(Task to complete) Report how many lines include the word "with", and nothing besides that number.

☆ ☆ ☆ ☆

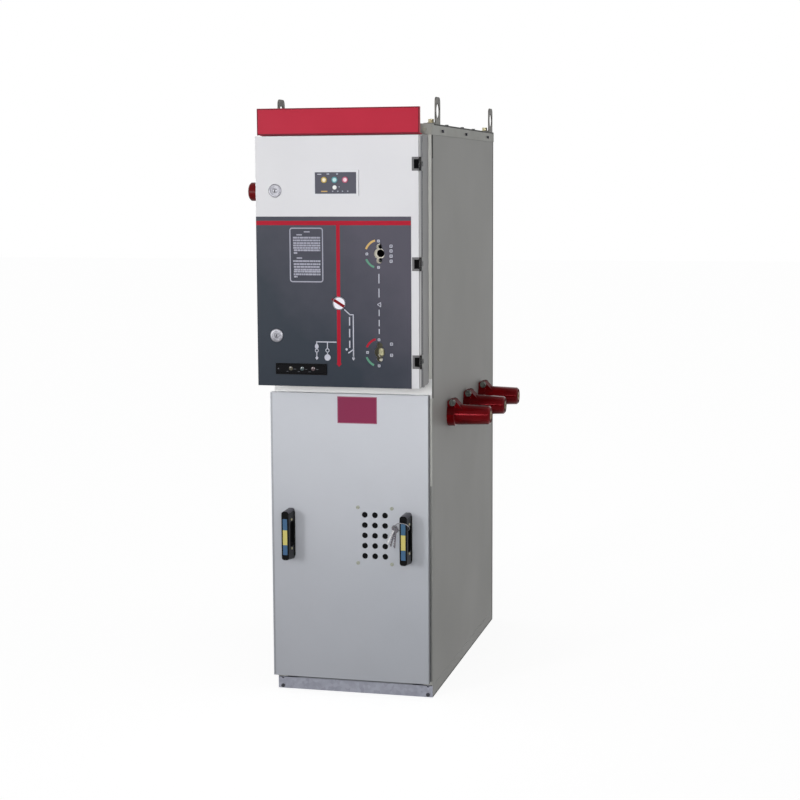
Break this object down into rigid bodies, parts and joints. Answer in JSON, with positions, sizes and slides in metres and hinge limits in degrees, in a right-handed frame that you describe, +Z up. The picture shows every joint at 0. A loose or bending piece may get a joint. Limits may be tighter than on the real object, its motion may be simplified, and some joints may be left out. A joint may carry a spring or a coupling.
{
  "type": "gas insulated ring main unit",
  "caption": "Upright steel switchgear cubicle with a projecting instrument box, hinged mimic door, lift-off lower door, side bushings and lifting lugs.",
  "frame": {"origin": "centre of the plinth footprint on the floor, at the centre of the anchor-hole pattern", "axes": "+Z up, front of the cubicle towards -Y, right-hand side seen from the front towards +X"},
  "size_m": [0.767, 1.143, 1.831],
  "materials": {
    "cabinet_paint": "grey powder coat, fine satin texture",
    "front_paint": "light grey powder coat, satin",
    "box_paint": "grey powder coat, satin",
    "crimson_enamel": "crimson enamel, satin",
    "crimson_sticker": "crimson film, gloss",
    "slate_laminate": "slate polycarbonate overlay with printed lines",
    "bezel_plastic": "light plastic frame with a slate face",
    "lamp_lens": "coloured translucent lenses",
    "black_plastic": "black, fine grain",
    "handle_plastic": "black moulded nylon",
    "ivory_plastic": "ivory moulded plastic",
    "insert_plastic": "blue insert with a yellow middle",
    "indicator_white": "white disc with a red bar",
    "hinge_black": "black zinc die casting",
    "aluzinc": "spangled metal coating, dull",
    "lug_steel": "dull zinc-coated steel",
    "zinc_screws": "zinc-plated",
    "yellow_zinc": "yellow-passivated steel",
    "chrome_lock": "chrome, lightly worn",
    "epoxy_resin": "dark red cast epoxy, glossy",
    "contact_brass": "turned brass, bright"
  },
  "bodies": {
    "cubicle": {"plinth": "aluzinc", "plinth_bolts": "zinc_screws", "floor_plate": "aluzinc", "side_panel_left": "cabinet_paint", "side_panel_right": "cabinet_paint", "rear_panel": "cabinet_paint", "rear_panel_screws": "zinc_screws", "cross_member": "front_paint", "compartment_shelf": "aluzinc", "mechanism_plate": "aluzinc", "roof": "cabinet_paint", "roof_screws": "zinc_screws", "lifting_lugs": "lug_steel", "lug_bolts": "yellow_zinc", "instrument_box": "box_paint", "header_plate": "crimson_enamel", "hinge_fixed_leaves": "hinge_black", "switch_socket": "ivory_plastic", "earthing_socket": "ivory_plastic", "bushings_left": "epoxy_resin", "bushings_right": "epoxy_resin", "bushing_contacts_left": "contact_brass", "bushing_contacts_right": "contact_brass", "bushing_bolts_left": "zinc_screws", "bushing_bolts_right": "zinc_screws"},
    "upper_door": {"upper_door": "front_paint", "mimic_panel": "slate_laminate", "lamp_unit": "bezel_plastic", "signal_lamps": "lamp_lens", "display_strip": "black_plastic", "upper_door_locks": "chrome_lock", "hinge_door_leaves": "hinge_black"},
    "position_indicator": {"position_indicator": "indicator_white"},
    "lower_door": {"lower_door": "front_paint", "symbol_plate": "crimson_sticker", "vent_screen": "black_plastic", "vent_screws": "zinc_screws", "handle_left": "handle_plastic", "handle_right": "handle_plastic", "handle_screws": "yellow_zinc", "handle_inserts": "insert_plastic", "keys": "chrome_lock"}
  },
  "joints": [
    {"name": "upper_door_hinge", "type": "hinge", "parent": "cubicle", "child": "upper_door", "pos_m": [0.2465, -0.6375, 1.3435], "axis": [0, 0, 1], "range_deg": [0, 110]},
    {"name": "position_indicator_turn", "type": "hinge", "parent": "upper_door", "child": "position_indicator", "pos_m": [-0.001, -0.636, 1.223], "axis": [0, 1, 0], "range_deg": [0, 45]},
    {"name": "lower_door_lift_off", "type": "slide", "parent": "cubicle", "child": "lower_door", "axis": [0, -1, 0], "range_m": [0, 0.3]}
  ]
}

☆ ☆ ☆ ☆

(Answer for the task) 6